AT&T is looking to get final approval for its proposed merger with wireless phone provider T-Mobile by sometime in the first quarter of 2012. Reuters reports that AT&T's General Counsel Wayne Watts has said that the government approval process for the merger have been moving along "exactly as we expected". The merger, which is expected to be worth $39 billion, needs the approval of both the Justice Department and the Federal Communications Commission.

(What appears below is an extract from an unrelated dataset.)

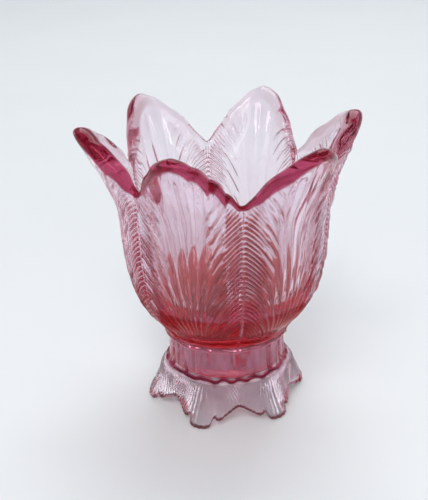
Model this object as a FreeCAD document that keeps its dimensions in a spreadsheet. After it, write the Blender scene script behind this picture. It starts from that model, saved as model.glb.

Last Monday was the final day that people could turn in their comments to the FCC on their opinions of the AT&T/T-Mobile merger which would combine the first and fourth biggest wireless companies in the US. The nation's third biggest wireless phone provider, Sprint, made one last push on Monday to convince the FCC to not approve this merger. As Techno Buffalo points out Sprint claims that AT&T can improve its wireless network by a whopping 600 percent without the need to purchase T-Mobile. Sprint claims that AT&T can convert its existing network to the faster 4G LTE protocol as well as install macro and small cell transmitters to improve the network's design, among other efforts.
As far as T-Mobile, it also sent out an email giving its own side of the AT&T merger proposal, saying that the merger's foes have offered no "credible arguments" in their comments to the FCC to support their position. It added that, "As part of their application, AT&T and T-Mobile provided a compelling showing of their need for more spectrum to continue to provide quality service to customers and roll out new technologies in the future." T-Mobile believes that the merger of its company and AT&T is "by far the best way to solve this problem and ensure improved service and enhanced innovation."